* **Provided data**

....

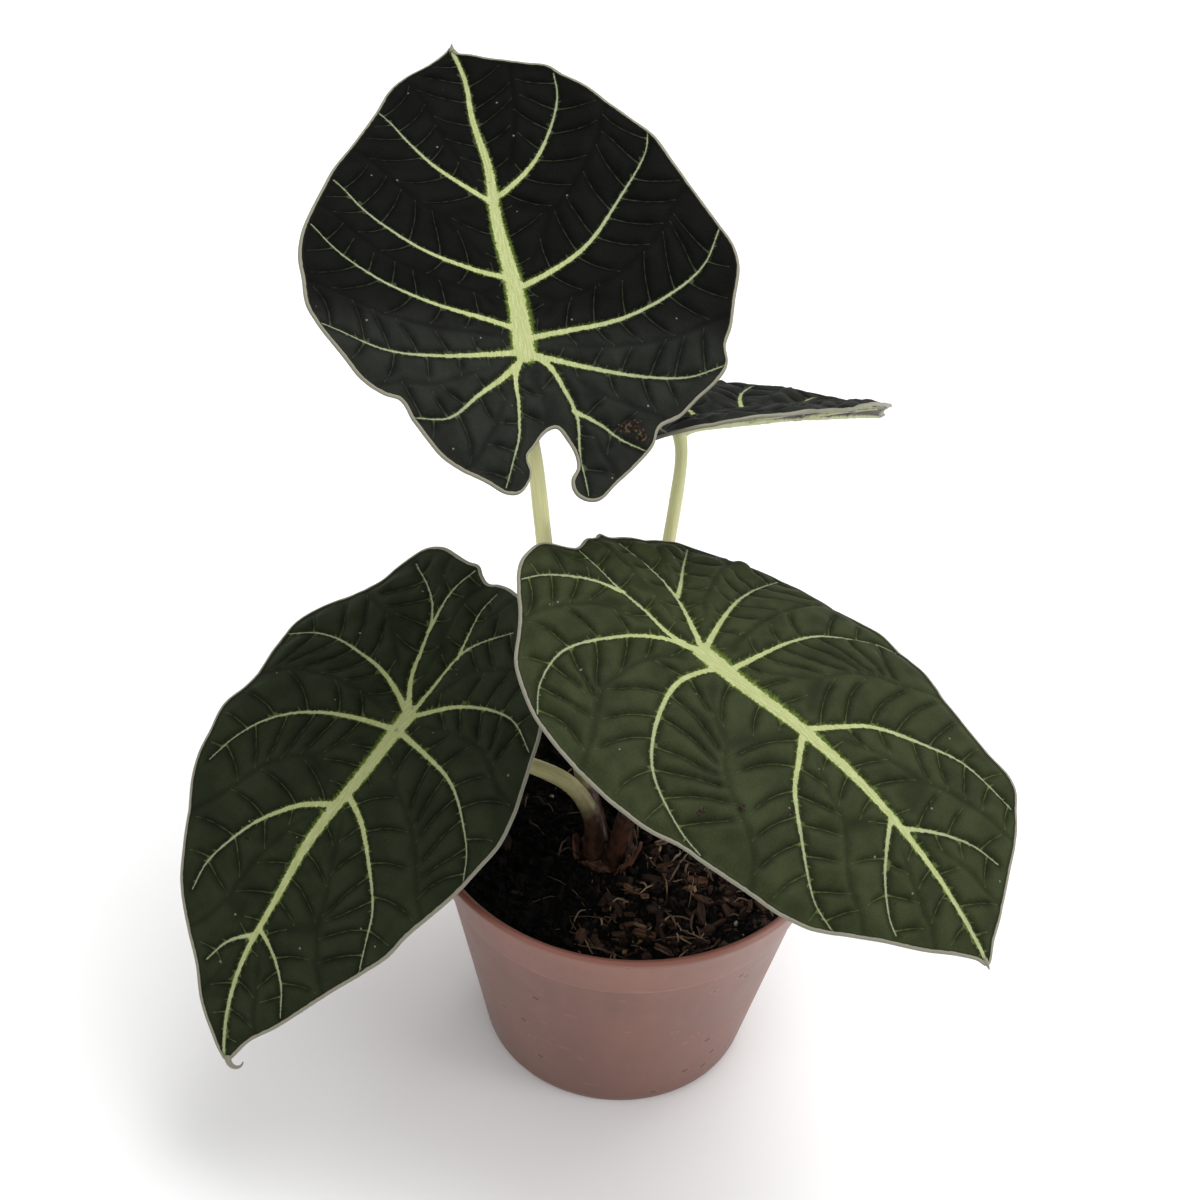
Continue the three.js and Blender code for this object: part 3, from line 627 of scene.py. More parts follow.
def blade_finish(name, blade, settings, glow=1.0, painted_lobe_sheen=0.0, gloss=0.05):
    """The upper face of a leaf: velvet tissue, pale feathered veins and a pale rolled margin.
    Glow is how bright the fine veins are; the next, a painted sheen where the tissue swells most."""
    f = Finish(name)
    flat = f.attribute("leaf_place", "Vector")
    gap = f.attribute("vein_gap")
    half = f.attribute("vein_half")
    fine = f.noise(flat, 1.5, 3, 0.65)
    coarse = f.noise(flat, 0.55, 2, 0.5)
    ragged = f.maths("MULTIPLY_ADD", fine, -1.3, f.maths("MULTIPLY_ADD", coarse, -0.8, 1.05))
    reach = f.maths("MULTIPLY_ADD", half, 0.42, 0.22)
    edge = f.maths("ADD", gap, f.maths("MULTIPLY", ragged, reach))
    core = f.between(edge, 0.14, -0.2)
    spread = f.maths("MULTIPLY_ADD", half, 0.42, 0.5)
    fringe_edge = f.maths("MULTIPLY_ADD", ragged, 1.7, gap)
    fringe = f.between(fringe_edge, spread, -0.4)
    fringe = f.maths("MULTIPLY", fringe, f.between(half, 0.3, 1.5, 0.15, 0.95))

    # Tissue: softly clouded, with painted shade in the valleys and painted light on the swellings.
    crest = f.attribute("crest")
    mottle = f.noise(flat, 0.09, 3, 0.55)
    grain = f.noise(flat, 2.6, 3, 0.65)
    # Painted sheen: the tissue is painted paler where the leaf swells most.
    lobe_sheen_share = f.between(f.attribute("quilt"), 0.5, 1.0, 0.0, painted_lobe_sheen)
    tissue = f.blend(lobe_sheen_share, colour(blade), shade(blade, 4.0))
    tissue = f.blend(1.0, tissue, f.between(mottle, 0.3, 0.7, 1.15, 0.75), "MULTIPLY")
    tissue = f.blend(1.0, tissue, f.between(grain, 0.3, 0.75, 0.88, 1.3), "MULTIPLY")
    # Painted shade in the valleys between the swellings, painted highlight on their crests.
    tissue = f.blend(1.0, tissue, f.between(crest, 0.0, 1.0, 0.47, 1.22), "MULTIPLY")

    # Side veins and the short spurs along every vein.
    side = f.attribute("spur_gap")
    start = f.attribute("spur_start")
    spur_width = f.maths("MULTIPLY_ADD", start, 0.42, 0.16)
    spur = f.between(f.maths("MULTIPLY_ADD", ragged, 0.12, side), spur_width, 0.0)
    spur_bright = f.maths("MULTIPLY", spur, f.maths("MULTIPLY_ADD", start, 0.5, 0.22))
    line = f.maths("MULTIPLY", spur_bright, glow)

    # The pale core: long threads run along it, and thin veins are greyer than stout ones.
    threads = f.noise(f.stretch(flat, (2.2, 0.22, 1.0)), 1.0, 3, 0.6)
    vein, hub = colour(settings.vein_colour), colour(settings.hub_colour)
    thin, moss = colour(settings.thin_vein_colour), colour(settings.fringe_colour)
    stout = f.blend(f.between(threads, 0.35, 0.7), vein, hub)
    stout = f.blend(f.between(f.noise(flat, 1.6, 2), 0.55, 0.8, 0.0, 0.5), stout, moss)
    pale = f.blend(f.between(half, 0.2, 0.75), thin, stout)
    green = f.blend(f.noise(flat, 1.1, 2), moss, shade(settings.fringe_colour, 0.55))
    hue = f.blend(fringe, tissue, green)
    line_hue = f.blend(glow, thin, shade(settings.fringe_colour, 0.85))
    hue = f.blend(line, hue, line_hue)
    hue = f.blend(core, hue, pale)

    # Dry spots, painted shade in the groove inside the margin, and the pale bead of the margin.
    scar = f.attribute("scar")
    torn = f.maths("SUBTRACT", scar, 0.8)
    torn = f.maths("MULTIPLY_ADD", f.noise(flat, 1.2, 3, 0.7), 1.6, torn)
    patches = f.between(f.noise(flat, 1.1, 3), 0.48, 0.66)
    dead = f.blend(patches, (0.012, 0.008, 0.006, 1), (0.105, 0.07, 0.045, 1))
    hue = f.blend(f.between(torn, 0.42, 0.62, 0.0, 0.85), hue, dead)
    rim = f.attribute("edge_gap")
    rim_noise = f.maths("MULTIPLY_ADD", f.noise(flat, 0.5, 2), 0.4, rim)
    # Painted shade along the groove just inside the margin.
    hue = f.blend(f.between(rim_noise, 1.5, 0.95, 0.0, 0.65), hue, (0.012, 0.011, 0.007, 1))
    hue = f.blend(f.between(rim_noise, 0.92, 0.7), hue, colour(settings.margin_colour))
    freckle = f.between(f.cells(flat, 0.13), 0.05, 0.03)
    hue = f.blend(f.maths("MULTIPLY", freckle, 0.4), hue, (0.35, 0.33, 0.26, 1))
    velvet = f.noise(flat, 6.0, 2, 0.7)
    pores = f.bump(velvet, 0.00006, 0.6)
    relief = f.bump(f.noise(flat, 1.2, 3), 0.00025, 0.6, pores)
    f.set(
        base_color=hue,
        roughness=f.between(velvet, 0.2, 0.8, 0.5, 0.66),
        normal=relief,
        specular_ior_level=gloss,
    )
    return f.material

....

All of the material must be reproduced exactly.

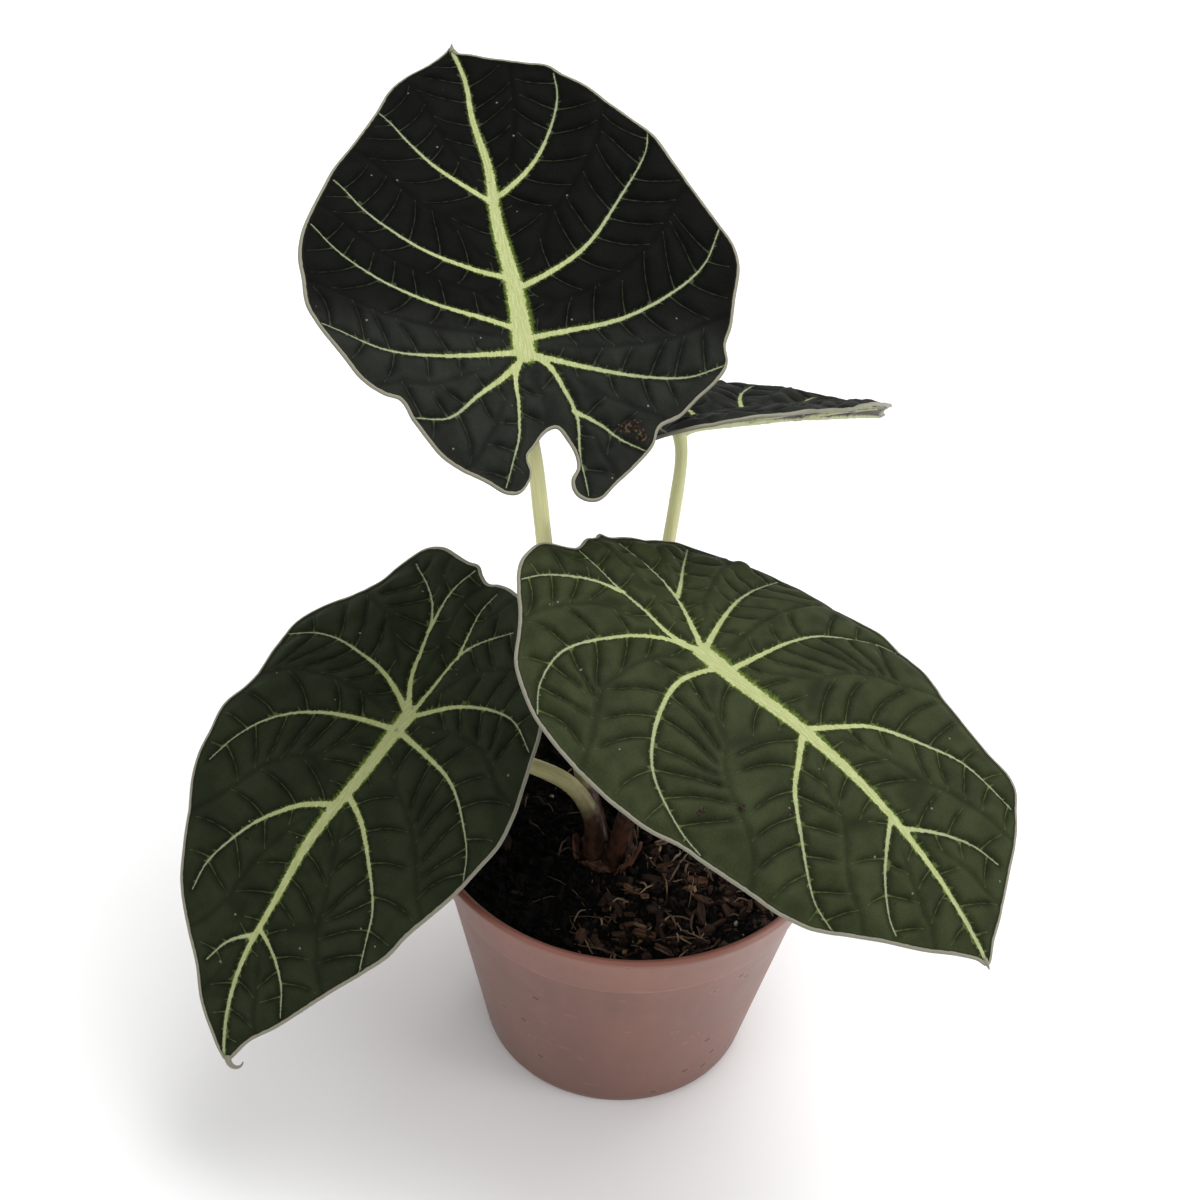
Continue the three.js and Blender code for this object: part 3, from line 627 of scene.py. More parts follow.
def blade_finish(name, blade, settings, glow=1.0, painted_lobe_sheen=0.0, gloss=0.05):
    """The upper face of a leaf: velvet tissue, pale feathered veins and a pale rolled margin.
    Glow is how bright the fine veins are; the next, a painted sheen where the tissue swells most."""
    f = Finish(name)
    flat = f.attribute("leaf_place", "Vector")
    gap = f.attribute("vein_gap")
    half = f.attribute("vein_half")
    fine = f.noise(flat, 1.5, 3, 0.65)
    coarse = f.noise(flat, 0.55, 2, 0.5)
    ragged = f.maths("MULTIPLY_ADD", fine, -1.3, f.maths("MULTIPLY_ADD", coarse, -0.8, 1.05))
    reach = f.maths("MULTIPLY_ADD", half, 0.42, 0.22)
    edge = f.maths("ADD", gap, f.maths("MULTIPLY", ragged, reach))
    core = f.between(edge, 0.14, -0.2)
    spread = f.maths("MULTIPLY_ADD", half, 0.42, 0.5)
    fringe_edge = f.maths("MULTIPLY_ADD", ragged, 1.7, gap)
    fringe = f.between(fringe_edge, spread, -0.4)
    fringe = f.maths("MULTIPLY", fringe, f.between(half, 0.3, 1.5, 0.15, 0.95))

    # Tissue: softly clouded, with painted shade in the valleys and painted light on the swellings.
    crest = f.attribute("crest")
    mottle = f.noise(flat, 0.09, 3, 0.55)
    grain = f.noise(flat, 2.6, 3, 0.65)
    # Painted sheen: the tissue is painted paler where the leaf swells most.
    lobe_sheen_share = f.between(f.attribute("quilt"), 0.5, 1.0, 0.0, painted_lobe_sheen)
    tissue = f.blend(lobe_sheen_share, colour(blade), shade(blade, 4.0))
    tissue = f.blend(1.0, tissue, f.between(mottle, 0.3, 0.7, 1.15, 0.75), "MULTIPLY")
    tissue = f.blend(1.0, tissue, f.between(grain, 0.3, 0.75, 0.88, 1.3), "MULTIPLY")
    # Painted shade in the valleys between the swellings, painted highlight on their crests.
    tissue = f.blend(1.0, tissue, f.between(crest, 0.0, 1.0, 0.47, 1.22), "MULTIPLY")

    # Side veins and the short spurs along every vein.
    side = f.attribute("spur_gap")
    start = f.attribute("spur_start")
    spur_width = f.maths("MULTIPLY_ADD", start, 0.42, 0.16)
    spur = f.between(f.maths("MULTIPLY_ADD", ragged, 0.12, side), spur_width, 0.0)
    spur_bright = f.maths("MULTIPLY", spur, f.maths("MULTIPLY_ADD", start, 0.5, 0.22))
    line = f.maths("MULTIPLY", spur_bright, glow)

    # The pale core: long threads run along it, and thin veins are greyer than stout ones.
    threads = f.noise(f.stretch(flat, (2.2, 0.22, 1.0)), 1.0, 3, 0.6)
    vein, hub = colour(settings.vein_colour), colour(settings.hub_colour)
    thin, moss = colour(settings.thin_vein_colour), colour(settings.fringe_colour)
    stout = f.blend(f.between(threads, 0.35, 0.7), vein, hub)
    stout = f.blend(f.between(f.noise(flat, 1.6, 2), 0.55, 0.8, 0.0, 0.5), stout, moss)
    pale = f.blend(f.between(half, 0.2, 0.75), thin, stout)
    green = f.blend(f.noise(flat, 1.1, 2), moss, shade(settings.fringe_colour, 0.55))
    hue = f.blend(fringe, tissue, green)
    line_hue = f.blend(glow, thin, shade(settings.fringe_colour, 0.85))
    hue = f.blend(line, hue, line_hue)
    hue = f.blend(core, hue, pale)

    # Dry spots, painted shade in the groove inside the margin, and the pale bead of the margin.
    scar = f.attribute("scar")
    torn = f.maths("SUBTRACT", scar, 0.8)
    torn = f.maths("MULTIPLY_ADD", f.noise(flat, 1.2, 3, 0.7), 1.6, torn)
    patches = f.between(f.noise(flat, 1.1, 3), 0.48, 0.66)
    dead = f.blend(patches, (0.012, 0.008, 0.006, 1), (0.105, 0.07, 0.045, 1))
    hue = f.blend(f.between(torn, 0.42, 0.62, 0.0, 0.85), hue, dead)
    rim = f.attribute("edge_gap")
    rim_noise = f.maths("MULTIPLY_ADD", f.noise(flat, 0.5, 2), 0.4, rim)
    # Painted shade along the groove just inside the margin.
    hue = f.blend(f.between(rim_noise, 1.5, 0.95, 0.0, 0.65), hue, (0.012, 0.011, 0.007, 1))
    hue = f.blend(f.between(rim_noise, 0.92, 0.7), hue, colour(settings.margin_colour))
    freckle = f.between(f.cells(flat, 0.13), 0.05, 0.03)
    hue = f.blend(f.maths("MULTIPLY", freckle, 0.4), hue, (0.35, 0.33, 0.26, 1))
    velvet = f.noise(flat, 6.0, 2, 0.7)
    pores = f.bump(velvet, 0.00006, 0.6)
    relief = f.bump(f.noise(flat, 1.2, 3), 0.00025, 0.6, pores)
    f.set(
        base_color=hue,
        roughness=f.between(velvet, 0.2, 0.8, 0.5, 0.66),
        normal=relief,
        specular_ior_level=gloss,
    )
    return f.material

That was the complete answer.